B. Costs and expenses
- The
applicant also claimed EUR 16 for the costs and expenses
incurred before the domestic courts and before the Court.
- The
Government left the matter to the Court's discretion.
- Regard
being had to the circumstances of the case and the submissions of the
parties, the Court awards the applicant the full amount claimed.
C. Default interest
- The
Court considers it appropriate that the default interest should be
based on the marginal lending rate of the European Central Bank, to
which should be added three percentage points.
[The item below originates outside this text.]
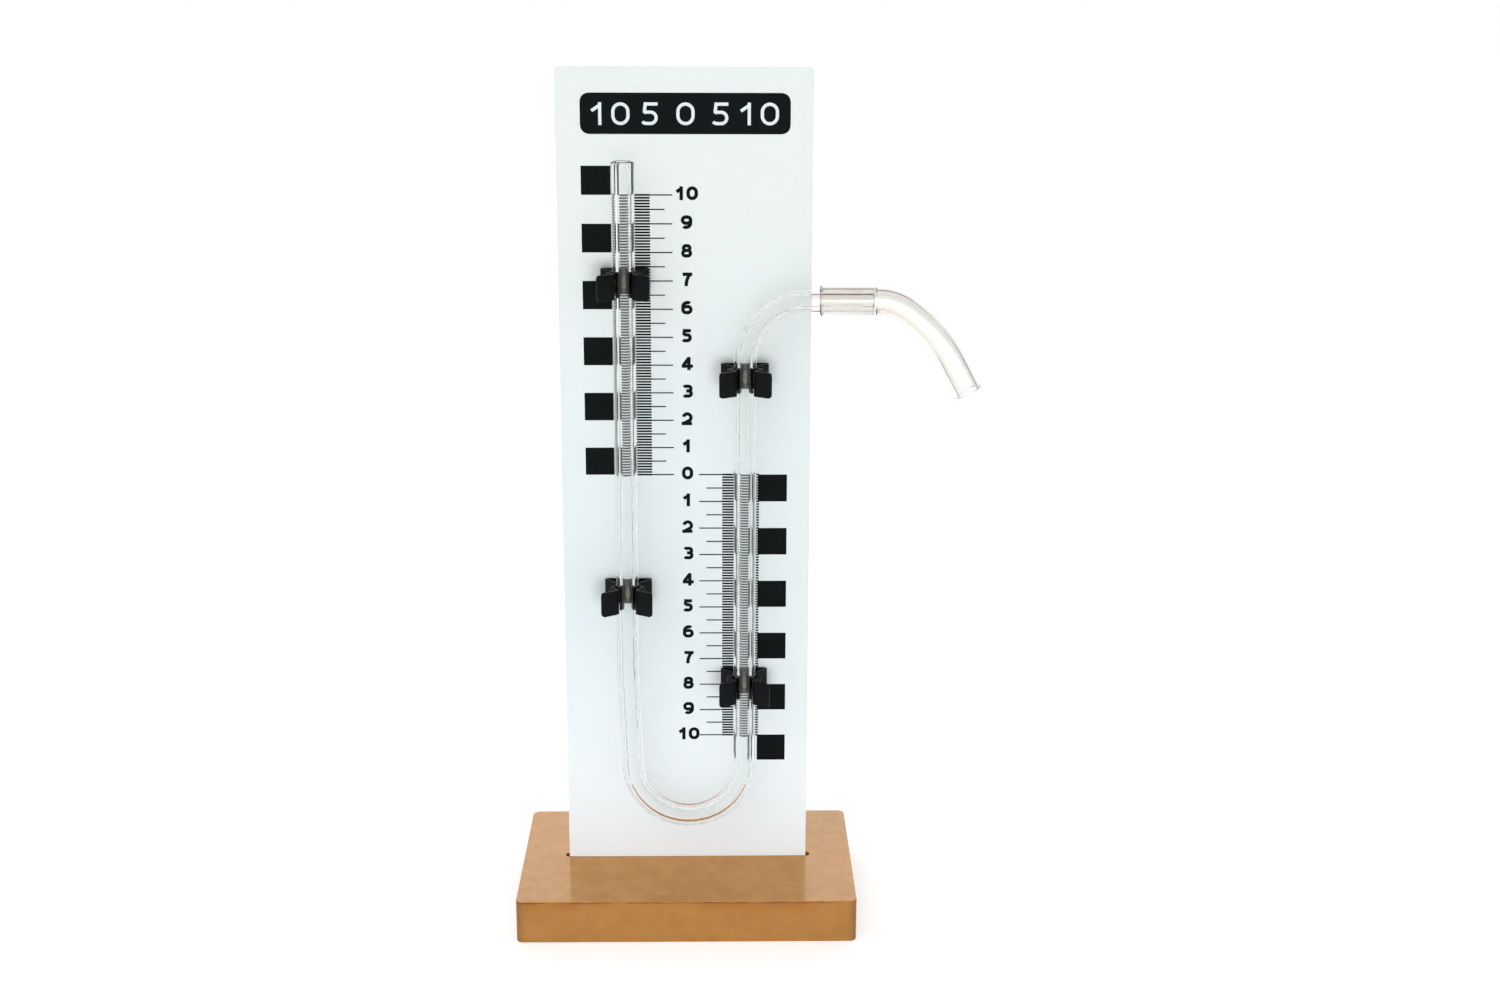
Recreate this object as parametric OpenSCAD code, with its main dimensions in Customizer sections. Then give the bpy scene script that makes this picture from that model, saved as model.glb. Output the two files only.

FOR THESE REASONS, THE COURT UNANIMOUSLY
- Declares the complaint concerning the excessive
length of the proceedings admissible and the remainder of the
application inadmissible;
- Holds that there has been a violation of Article
6 § 1 of the Convention;
- Holds
(a) that
the respondent State is to pay the applicant, within three months
from the date on which the judgment becomes final in accordance with
Article 44 § 2 of the Convention, EUR 1,800
(one thousand eight hundred euros) in respect of non-pecuniary damage
and EUR 16 (sixteen euros) in respect of costs and expenses, to
be converted into the national currency of the respondent State at
the rate applicable at the date of settlement, plus any tax that may
be chargeable;
(b) that from the expiry of the above-mentioned three
months until settlement simple interest shall be payable on the above
amounts at a rate equal to the marginal lending rate of the European
Central Bank during the default period plus three percentage points;
- Dismisses the remainder of the applicant's claim
for just satisfaction.
Done in English, and notified in writing on 28 June 2007, pursuant to
Rule 77 §§ 2 and 3 of the Rules of Court.